Hydrogen is a highly flammable chemical element that occurs in great abundance throughout the universe. In fact, this element makes up approximately 75% of the universe, by volume, and it appears in a very large number of compounds, especially those which make up various organic materials. Many people are familiar with hydrogen as a potential fuel source, thanks to its promotion as a potential alternative fuel, and everyone consumes it every day, in the water people drink and the foods they eat.
The atomic number of hydrogen is one, and it is identified by the symbol H on the periodic table. It is a unique standalone element, not classified with any other elements. Many scientists think of hydrogen as a kind of elemental building block, since its simple structure is the basis of so many things. The colorless, highly flammable gas has a number of industrial uses, especially in the refining of petroleum products.

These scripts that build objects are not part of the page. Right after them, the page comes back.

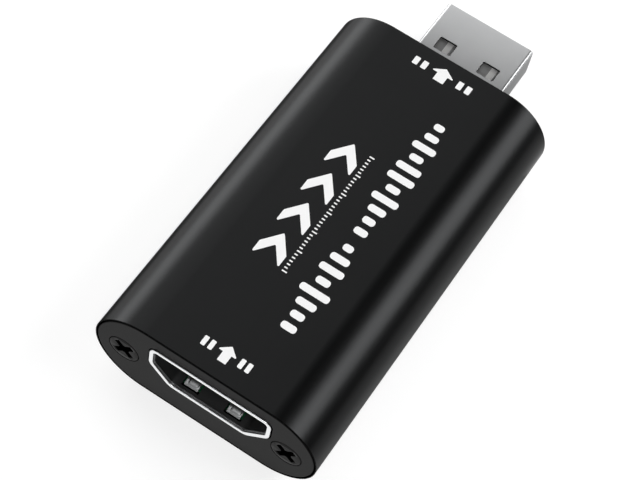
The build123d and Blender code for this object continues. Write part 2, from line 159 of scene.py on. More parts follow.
# %% What the camera and the gloss see
def seen_rays(tree):
    """One for rays from the camera, from gloss and through glass, and zero for the light that falls."""
    path = add_node(tree, "ShaderNodeLightPath")
    seen = path.outputs["Is Camera Ray"]
    for name in ("Is Glossy Ray", "Is Transmission Ray"):
        either = add_node(tree, "ShaderNodeMath", operation="MAXIMUM")
        tree.links.new(seen, either.inputs[0])
        tree.links.new(path.outputs[name], either.inputs[1])
        seen = either.outputs[0]
    return seen


# %% Floor
floor_side = 12.0
square = ((-1, -1), (1, -1), (1, 1), (-1, 1))
floor_paint, seen_paint, floor_lift = 0.86, 0.32, 0.74


def floor_finish():
    """Pale matt paint that the camera, metal and glass see as near white, with shadows kept."""
    material = bpy.data.materials.new("pale_floor")
    material.use_nodes = True
    tree = material.node_tree
    tree.nodes.clear()
    seen = seen_rays(tree)
    paint = add_node(tree, "ShaderNodeBsdfDiffuse", {"Color": spread(tree, seen, floor_paint, seen_paint)})
    lift = spread(tree, seen, 0.0, floor_lift)
    glow = add_node(tree, "ShaderNodeEmission", {"Color": (1, 1, 1, 1), "Strength": lift})
    both = add_node(tree, "ShaderNodeAddShader")
    tree.links.new(paint.outputs[0], both.inputs[0])
    tree.links.new(glow.outputs[0], both.inputs[1])
    out = add_node(tree, "ShaderNodeOutputMaterial")
    tree.links.new(both.outputs[0], out.inputs["Surface"])
    return material


floor_mesh = bpy.data.meshes.new("floor")
floor_corners = [(x * floor_side / 2, y * floor_side / 2, 0) for x, y in square]
floor_mesh.from_pydata(floor_corners, [], [(0, 1, 2, 3)])
floor = bpy.data.objects.new("floor", floor_mesh)
floor.data.materials.append(floor_finish())
bpy.context.scene.collection.objects.link(floor)
print("floor", floor_side, "metres square")


# %% Surroundings, white low down for the camera and the gloss, and dark overhead
light_share = 0.05
overhead_share = 0.015
fade_start, fade_end = 0.14, 0.34

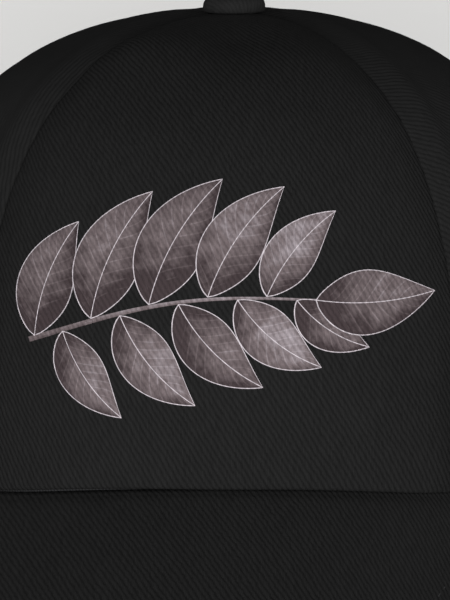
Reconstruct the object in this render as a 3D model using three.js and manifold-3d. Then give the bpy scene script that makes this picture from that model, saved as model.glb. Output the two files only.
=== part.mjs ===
// A baseball cap with a one-piece front panel, two side panels and two back panels, a bent visor,
// a sweatband inside and a strap with a metal slider across the gap at the back.
//
// Lengths are millimetres. The cap is made in its own frame first: the hem of its sides lies in the
// plane z = 0, the front faces -Y and +X is the wearer's left. At the end the whole cap is turned and
// moved so that it stands on a floor at z = 0, on the sides of its visor and the back of its hem.
import * as THREE from "three";
import { mergeVertices } from "three/addons/utils/BufferGeometryUtils.js";
import Module from "manifold-3d";

const wasm = await Module();
wasm.setup();

const DEGREE = Math.PI / 180;
const GAP = 0.3; // clearance between pieces that touch

// Crown
const HALF_WIDTH = 90; // half of the crown, side to side
const FRONT_DEPTH = 95; // from the middle of the crown to its front
const BACK_DEPTH = 97; // from the middle of the crown to its back
const PLAN_POWER = 2.2; // 2 is an ellipse seen from above, more is squarer
const BAND_HEIGHT = 2.5; // upright wall under the dome
const DOME_HEIGHT = 113; // from that wall to the top
const TOP_SET_BACK = 7.2; // how far the top lies behind the middle
const FRONT_WALL_POWER = 2.85; // how upright the front stands
const SIDE_WALL_POWER = 2.4; // how upright the sides and back stand
const FRONT_TOP_POWER = 2.5; // how flat the top is, towards the front
const SIDE_TOP_POWER = 3.1; // how flat the top is, towards the sides and back
const FRONT_SEAM = 40 * DEGREE; // azimuth of the seams beside the front panel
const SIDE_SEAM = 112 * DEGREE; // azimuth of the seams behind the side panels
const BACK_SEAM = 180 * DEGREE; // azimuth of the seam between the back panels
const FRONT_THICKNESS = 1.6; // twill with its stiff lining
const PANEL_THICKNESS = 1.0; // twill alone, with its turned edges
const TOP_HOLE_RADIUS = 3; // where all panels stop, round the button's shank

// Visor
const VISOR_SLOPE = 38.5 * DEGREE; // fall of its middle line, forward
const VISOR_BEND_RADIUS = 109; // bend of the plate, side to side
const VISOR_THICKNESS = 2.8;
const VISOR_REACH = 70; // from the crown to the front edge, on the middle line
const VISOR_HALF_ARC = 90; // from the middle line to each tip, along the bend
const VISOR_OUTLINE_POWER = 2.3; // 2 is a plain oval outline, more is squarer
const VISOR_TIP_WIDTH = 2.5; // what is left of the plate at each tip
const JOINT_HEIGHT = 8.2; // crown meets visor this high, on the middle line
const VISOR_TUCK = FRONT_THICKNESS; // how far the plate goes under the front panel
const VISOR_CLEARANCE = 0.6; // between the plate and the hem that stands on it
const TIP_AZIMUTH = 60 * DEGREE; // of the visor's tips
const HEM_LEVEL_AZIMUTH = 71 * DEGREE; // where the hem is back in the plane z = 0

// Inside and back
const SWEATBAND_HEIGHT = 32;
const SWEATBAND_THICKNESS = 1.2;
const SWEATBAND_INSET = VISOR_TUCK + GAP;
const SWEATBAND_DROP = 3; // how far it covers the visor's rear edge, at the front
const ARCH_HALF_WIDTH = 40; // clear gap at the back of the crown
const ARCH_HEIGHT = 42;
const BINDING_WIDTH = 4; // tape round that gap
const BINDING_PROUD = 0.3; // how far the tape stands out of the panels
const BINDING_THICKNESS = 1.6;
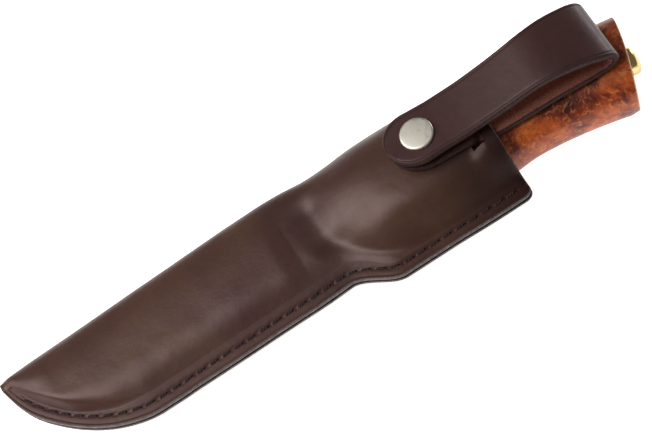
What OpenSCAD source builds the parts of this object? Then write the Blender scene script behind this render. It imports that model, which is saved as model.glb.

The history of the discovery of hydrogen is quite lengthy. Like other gases, it rarely appears in a pure form on Earth, and it took some time for people to understand that it was an element. The gas was described as early as the 1400s, when experimenters combined acids and metals to produce a flammable gas. In 1671, Robert Boyle described this reaction in more detail, but it was not until 1766 that Henry Cavendish recognized hydrogen as a true element.
In 1783, Antoine Lavoisier proposed a name for the new element, adding together the Greek hydros for “water” and genes for “born or formed.” Lavoisier recognized that when hydrogen was burned, it produced water as a byproduct, through its combination with oxygen in the air. Thus, the element in a sense gives birth to water. Once hydrogen was fully recognized as an element, it began to be extracted from various natural sources and used in an assortment of fields.
Hydrogen is dangerous, as most people who know about the fate of the Hindenburg are aware. It was originally used as a lifting agent in balloons and zeppelins because it was so light, but the explosive nature of the gas led to the proposal of helium as a more stable and safe replacement. Since the element is so reactive, it must be handled with care to avoid unfortunate and explosive situations. Fortunately, few people work directly with pure hydrogen, and those who do are carefully trained.